Abstract
The disjunction effect (DE) refers to an empirical violation of the Sure-Thing Principle (STP), which states that if a person is willing to take an action independently of the outcome of some event, then they must be willing to do so even when the outcome of the event is unknown. A standard practice for inferring a DE, especially in between-subjects experiments, consists of showing a population-level version of this phenomenon, specifically that fewer people are willing to take the proposed action when the outcome of the event is unknown than for any possible known outcome. Although this does not prove a violation of the STP, this population-level condition has received a lot of attention, because it presumably violates the Law of Total Probability, and it is sometimes used as the definition of the DE itself. Here we show that this condition is in fact unrelated to the Law of Total Probability and thus entirely irrelevant for the study of the DE and decision making in general.
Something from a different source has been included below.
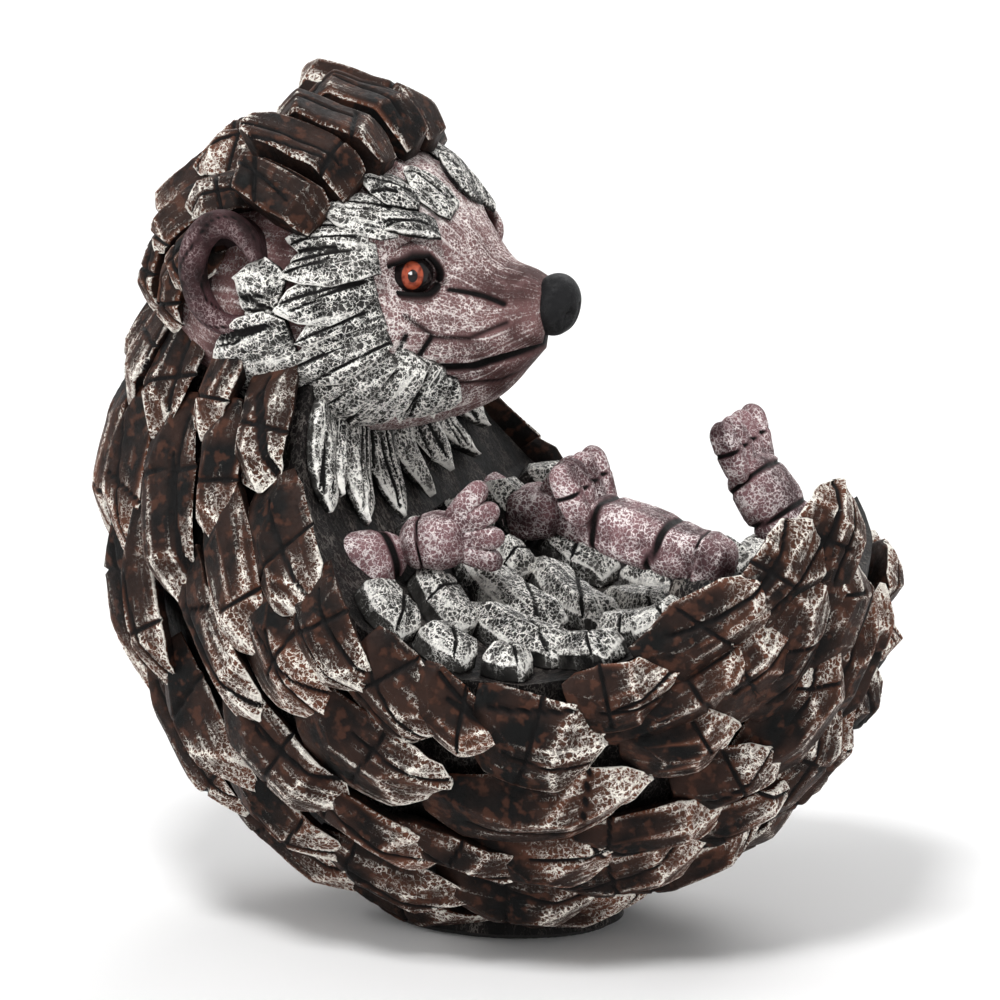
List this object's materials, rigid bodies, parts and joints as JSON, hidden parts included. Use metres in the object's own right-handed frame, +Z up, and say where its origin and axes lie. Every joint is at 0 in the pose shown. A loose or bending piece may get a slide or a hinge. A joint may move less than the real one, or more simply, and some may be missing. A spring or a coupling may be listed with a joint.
{
  "type": "hedgehog figurine",
  "caption": "Chiselled, painted figurine of a hedgehog curled up on its round back, belly and paws up, standing on a small flat foot with a felt pad",
  "frame": {"origin": "centre of the felt pad's lower face, under the middle of the curled back, on the surface that the figurine stands on", "axes": "+X towards the animal's feet and nose, +Y towards its left side, +Z up"},
  "size_m": [0.1947, 0.1504, 0.1929],
  "materials": {
    "quill_paint": "satin paint over cast resin, charcoal and maroon with cream dry-brushed edges",
    "fur_paint": "satin paint over cast resin, cream over dark grooves",
    "head_paint": "satin paint over cast resin, mauve-brown with cream crackle",
    "ear_paint": "satin paint over cast resin",
    "paw_paint": "satin paint over cast resin, pink with cream crackle",
    "shadow_paint": "matt paint over cast resin",
    "nose_paint": "satin paint over cast resin",
    "eye_paint": "gloss varnish",
    "felt": "wool felt"
  },
  "bodies": {
    "root": {"body_casting": "shadow_paint", "base_foot": "shadow_paint", "felt_pad": "felt", "head_casting": "head_paint", "lower_jaw": "head_paint", "nose_pad": "nose_paint", "eye_right": "eye_paint", "eye_left": "eye_paint", "ear_right": "ear_paint", "ear_left": "ear_paint", "arm_right": "paw_paint", "arm_left": "paw_paint", "hind_leg_right": "paw_paint", "hind_leg_left": "paw_paint", "hind_foot_right": "paw_paint", "hind_foot_left": "paw_paint", "chest_fur": "fur_paint", "belly_blocks": "fur_paint", "face_fur_right": "fur_paint", "face_fur_left": "fur_paint", "crown_quills": "quill_paint", "nape_quills": "quill_paint", "rim_quills_right": "quill_paint", "rim_quills_left": "quill_paint", "flank_quills_right": "quill_paint", "flank_quills_left": "quill_paint", "side_quills_right": "quill_paint", "side_quills_left": "quill_paint", "back_quills_right": "quill_paint", "back_quills_left": "quill_paint", "spine_side_quills_right": "quill_paint", "spine_side_quills_left": "quill_paint", "spine_quills": "quill_paint"}
  },
  "joints": []
}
This calls for a reevaluation of experimental results that have been interpreted as showing a DE based on the above condition. We derive a new disjunction law that can be used to check for violations of the STP in between-subjects data.
Keywords
disjunction effect; sure-thing principle; · law of total probability; · prisoner’s dilemma; · two-stage gamble;
Reference
Alexandros Gelastopoulos, and Gael Le Mens, “The disjunction effect does not violate the Law of Total Probability”, TSE Working Paper, n. 25-1624, March 2025.